Second: you stop for milk after work and your basket is empty for the first few aisles. Near the front, there’s a tiny display of premium chocolate and cold drinks right after the busiest section. You’ve already made a dozen micro‑choices about brands and sizes; by the time you reach that display, your mental energy is thinner, and “little treats” slide in more easily.
Third: remember that cinema popcorn moment—the smell hits you before the thought does. That’s what many “quick add” buttons are doing: creating a sensory shortcut straight to “yes” before you’ve fully formed the question.
Impulse control is becoming a financial skill as critical as basic budgeting. As neuro‑pricing tools spread, retailers may shape offers as precisely as a thermostat adjusts room temperature. Your defenses won’t just be “willpower,” but settings you choose—like spam filters for your wallet. Picture turning on “slow mode” for spending: auto-delays on tempting categories, or apps that quietly nudge you toward goals when your behavior drifts. The frontier won’t be *whether* you’re influenced, but *who* you let steer.
So instead of trying to dodge every nudge, treat each one as a signal to zoom out: *What story is this purchase part of?* A Friday treat, a tool, or just digital clutter? Like reorganising a messy desk, small tweaks—unsubscribing from flash‑sale emails, moving shopping apps off your home screen—can quietly shift your default from reflex to intention.

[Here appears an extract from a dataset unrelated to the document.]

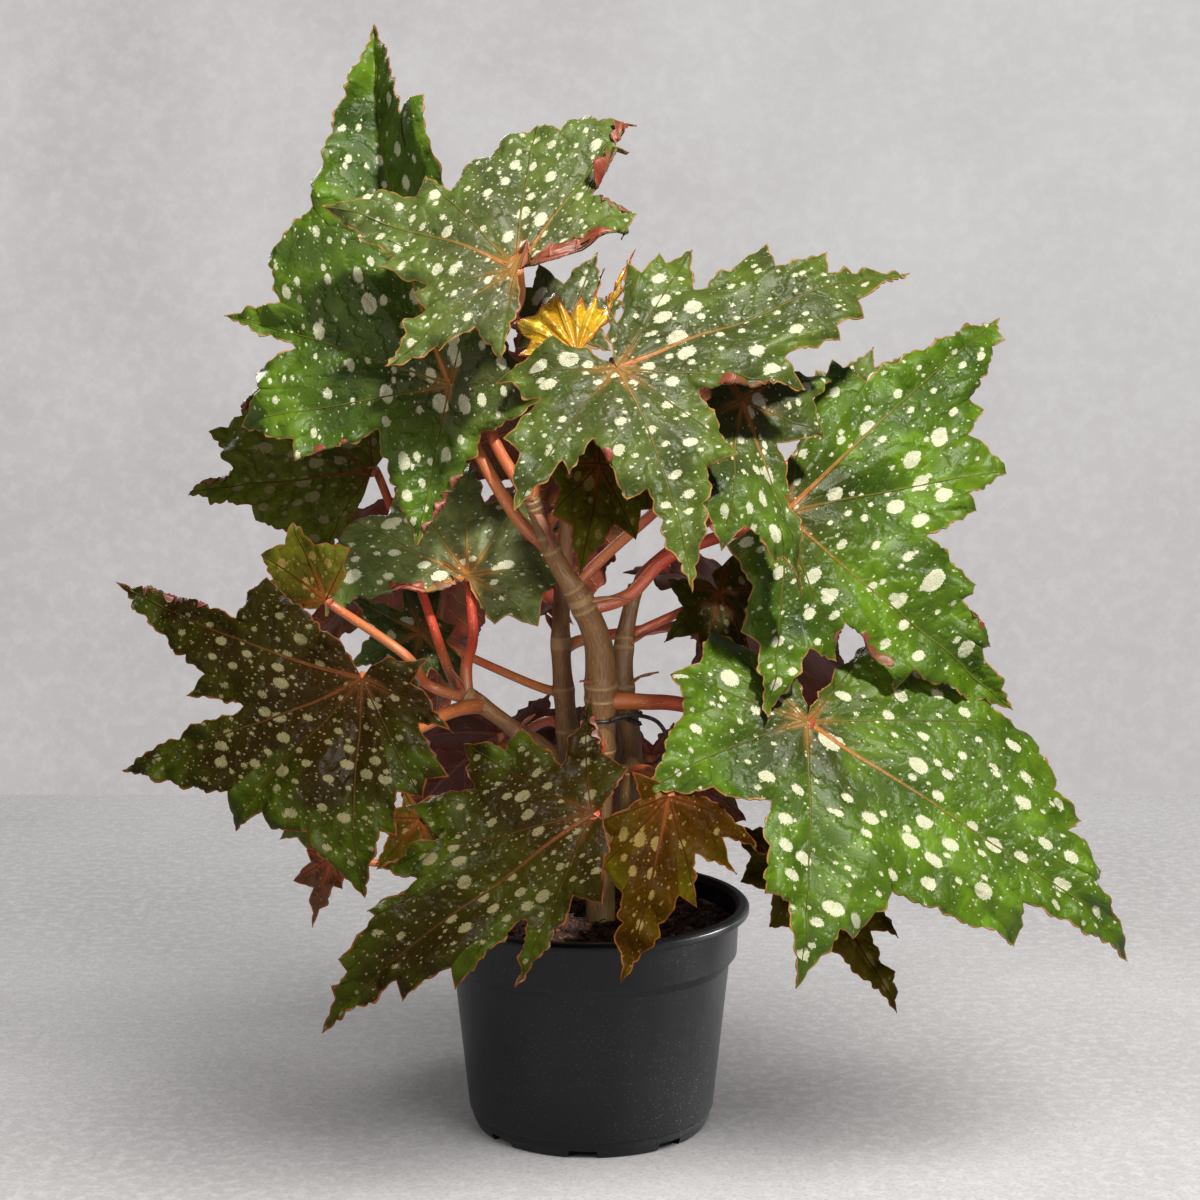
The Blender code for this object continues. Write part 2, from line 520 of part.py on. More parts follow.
def tie_wire():
    """One turn of wire, drawn tight round the main and the right cane."""
    line = []
    for step in range(TIE_STEPS):
        angle = 2 * math.pi * step / TIE_STEPS
        way = Vector((math.cos(angle), math.sin(angle)))
        x, y, radius = max(TIED, key=lambda held: Vector(held[:2]).dot(way) + held[2])
        reach = radius + GAP + TIE_WIRE
        line.append((x + reach * way.x, y + reach * way.y, TIE_HEIGHT, TIE_WIRE))
    ring = tube("tie_wire", line, STALK_SIDES, ring=True)
    ring.data.materials.append(material("tie_wire_finish", WIRE_BLACK, 0.5))
    shade_round(ring.data)
    PARTS.objects.link(ring)


def turned(name, profile, colour, roughness):
    """A body of revolution from its (radius, height) profile, which starts and ends on the axis."""
    mesh = bmesh.new()
    points = [mesh.verts.new((radius * MM, 0, height * MM)) for radius, height in profile]
    for start, end in zip(points, points[1:]):
        mesh.edges.new((start, end))
    piece = add_object(name, mesh, colour, roughness)
    spin = piece.modifiers.new("turned", "SCREW")
    spin.steps = POT_SIDES
    spin.render_steps = POT_SIDES
    spin.use_merge_vertices = True
    spin.merge_threshold = 0.0001
    spin.use_smooth_shade = True
    return piece


def cut(piece, name, mesh):
    """Cut a shape out of a piece."""
    data = bpy.data.meshes.new(name)
    mesh.to_mesh(data)
    mesh.free()
    cutter = bpy.data.objects.new(name, data)
    cutter.hide_render = True
    cutter.display_type = "WIRE"
    CUTTERS.objects.link(cutter)
    taken = piece.modifiers.new(name, "BOOLEAN")
    taken.operation = "DIFFERENCE"
    taken.solver = "EXACT"
    taken.object = cutter


def pot():
    floor_bottom = FLOOR_HEIGHT - WALL
    body = turned("pot", (
        (0, 0), (FOOT_PAD_RADIUS, 0), (FOOT_PAD_RADIUS, floor_bottom), (FOOT_RADIUS - 4, floor_bottom),
        (FOOT_RADIUS - 3.4, 0), (FOOT_RADIUS - 1, 0), (FOOT_RADIUS, 0.8), (STEP_RADIUS - 1.6, 5.5),
        (STEP_RADIUS - 1.6, STEP_HEIGHT - 1.5), (STEP_RADIUS, STEP_HEIGHT), (BODY_TOP_RADIUS, BODY_TOP),
        (BAND_RADIUS, BAND_BOTTOM), (BAND_RADIUS + 1, LIP_BOTTOM), (RIM_RADIUS - 0.6, LIP_BOTTOM),
        (RIM_RADIUS, LIP_BOTTOM + 0.8), (RIM_RADIUS, POT_HEIGHT - 1.6), (RIM_RADIUS - 1.6, POT_HEIGHT),
        (BAND_RADIUS + 1.4, POT_HEIGHT), (BAND_RADIUS + 1 - WALL, POT_HEIGHT - 2.4),
        *reversed(INNER_WALL), (0, FLOOR_HEIGHT)), POT_BLACK, 0.42)
    notches = bmesh.new()
    for number in range(NOTCH_COUNT):
        turn = math.radians(NOTCH_TURN + 360 * number / NOTCH_COUNT)
        place = Matrix.Rotation(turn, 4, "Z") @ Matrix.Translation((0, -FOOT_RADIUS * MM, 0))
        size = Matrix.Diagonal((NOTCH_WIDTH * MM, NOTCH_DEPTH * MM, 2 * NOTCH_HEIGHT * MM, 1))
        bmesh.ops.create_cube(notches, size=1, matrix=place @ size)
    cut(body, "foot_notches", notches)
    drains = bmesh.new()
    for number in range(DRAIN_COUNT):
        turn = math.radians(360 * number / DRAIN_COUNT)
        place = Matrix.Rotation(turn, 4, "Z") @ Matrix.Translation((DRAIN_CIRCLE * MM, 0, FLOOR_HEIGHT * MM))
        bmesh.ops.create_cone(drains, cap_ends=True, segments=DRAIN_SIDES, radius1=DRAIN_RADIUS * MM,
                              radius2=DRAIN_RADIUS * MM, depth=5 * WALL * MM, matrix=place)
    cut(body, "drain_holes", drains)


def soil():
    """The filling of the pot: a lumpy top, and a plain hole for each cane."""
    lumps = random.Random(4)
    wall = [(radius - GAP, height) for radius, height in INNER_WALL]
    edge = wall[-1][0]
    sides = [(0, FLOOR_HEIGHT + GAP), (wall[0][0], FLOOR_HEIGHT + GAP), *wall[1:]]
    rings = [(edge * share, SOIL_TOP) for share in SOIL_RINGS]
    filling = turned("soil", [*sides, *rings, (0, SOIL_TOP)], SOIL_BROWN, 0.9)
    view = bpy.context.evaluated_depsgraph_get()
    data = bpy.data.meshes.new_from_object(filling.evaluated_get(view))
    filling.modifiers.clear()
    filling.data = data
    for vertex in data.vertices:
        if vertex.co.z > (SOIL_TOP - 0.1) * MM and vertex.co.xy.length < 0.97 * edge * MM:
            vertex.co.z += lumps.uniform(-SOIL_LUMP, SOIL_LUMP) * MM
    mesh = bmesh.new()
    mesh.from_mesh(data)
    bmesh.ops.triangulate(mesh, faces=mesh.faces)
    mesh.to_mesh(data)
    mesh.free()
    holes = bmesh.new()
    for spec in CANES.values():
        x, y, z, radius = spec["line"][0]
        clear = (radius + GAP) / math.cos(math.pi / CANE_HOLE_SIDES)
        place = Matrix.Translation((x * MM, y * MM, (z - GAP + CANE_HOLE_DEPTH / 2) * MM))
        bmesh.ops.create_cone(holes, cap_ends=True, segments=CANE_HOLE_SIDES, radius1=clear * MM,
                              radius2=clear * MM, depth=CANE_HOLE_DEPTH * MM, matrix=place)
    cut(filling, "cane_holes", holes)


def make_collection(name):
    collection = bpy.data.collections.new(name)
    bpy.context.scene.collection.children.link(collection)
    return collection


def material(name, colour, roughness):
    finish = bpy.data.materials.new(name)
    finish.use_nodes = True
    shader = finish.node_tree.nodes["Principled BSDF"]
    shader.inputs["Base Color"].default_value = (*colour, 1)
    shader.inputs["Roughness"].default_value = roughness
    shader.inputs["Metallic"].default_value = 0
    return finish


def add_object(name, mesh, colour, roughness):
    """A named piece of the plant from a bmesh, with its own material."""
    data = bpy.data.meshes.new(name)
    mesh.to_mesh(data)
    mesh.free()
    piece = bpy.data.objects.new(name, data)
    data.materials.append(material(name + "_finish", colour, roughness))
    PARTS.objects.link(piece)
    return piece


for old in list(bpy.data.objects):
    bpy.data.objects.remove(old, do_unlink=True)
PARTS = make_collection("potted_begonia")
CUTTERS = make_collection("cutters")

pot()
soil()
for name in CANES:
    cane(name)
tie_wire()
for name in LEAVES:
    leaf_blade(name)
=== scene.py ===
"""Looks of the potted begonia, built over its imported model.

Sizes are millimetres, and MM turns them into metres; only the studio's own sizes are metres. The frame is
the model's: the origin is the middle of the pot's foot on the ground, +Z is up and the plant's best side
looks to -Y.
"""

import math
import random

import bmesh
import bpy
import numpy as np
from mathutils import Matrix, Vector, noise


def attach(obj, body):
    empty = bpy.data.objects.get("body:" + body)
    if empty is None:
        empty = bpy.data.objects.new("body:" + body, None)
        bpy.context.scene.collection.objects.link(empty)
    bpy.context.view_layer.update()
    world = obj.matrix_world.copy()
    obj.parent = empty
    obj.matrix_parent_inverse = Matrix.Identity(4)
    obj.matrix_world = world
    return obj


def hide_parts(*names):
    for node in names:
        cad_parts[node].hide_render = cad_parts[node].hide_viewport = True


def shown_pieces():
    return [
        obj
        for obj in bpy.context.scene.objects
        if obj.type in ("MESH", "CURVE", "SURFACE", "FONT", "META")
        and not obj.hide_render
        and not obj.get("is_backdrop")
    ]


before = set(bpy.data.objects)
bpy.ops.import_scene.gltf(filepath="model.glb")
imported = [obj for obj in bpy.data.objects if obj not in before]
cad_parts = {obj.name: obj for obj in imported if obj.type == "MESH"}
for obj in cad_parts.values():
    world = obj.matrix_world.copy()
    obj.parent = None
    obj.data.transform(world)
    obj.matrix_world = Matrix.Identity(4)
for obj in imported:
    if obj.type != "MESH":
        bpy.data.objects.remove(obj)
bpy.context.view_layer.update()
MM = 0.001

# Pot, as in the model but for its taller foot notches
RIM_RADIUS = 85.0
POT_HEIGHT = 122.0
BAND_RADIUS = 78.5
BAND_BOTTOM = 95.0
BODY_TOP_RADIUS = 74.5
BODY_TOP = 90.0
STEP_RADIUS = 66.2
STEP_HEIGHT = 10.0
FOOT_RADIUS = 62.5
LIP_BOTTOM = 116.8
WALL = 1.6
FLOOR_HEIGHT = 6.0
FOOT_PAD_RADIUS = 14.0
NOTCH_COUNT = 8
NOTCH_WIDTH = 15.0
NOTCH_HEIGHT = 4.4
NOTCH_TURN = -4.0
DRAIN_RADIUS = 5.0
DRAIN_CIRCLE = 36.0
DRAIN_COUNT = 6
POT_SIDES = 144
POT_CREASE = 40  # degrees
EDGE_ROUND = 0.5
NOTCH_DEPTH = 12.0
NOTCH_ROUND = 0.8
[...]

Here's your challenge this week: For the next 7 days, every time you feel the urge to make an unplanned purchase (online or in-store), pause and set a 10-minute timer before you decide. During that timer, say out loud which trigger just showed up for you—boredom, stress, reward, FOMO, or “it’s on sale”—and then check your bank app to see exactly how much you’ve already spent on non-essentials this month. If after 10 minutes you still genuinely want it, you’re allowed to buy it—but you must screenshot the purchase and put it in a folder called “Impulse or Intentional?” so you can see the pattern by the end of the week.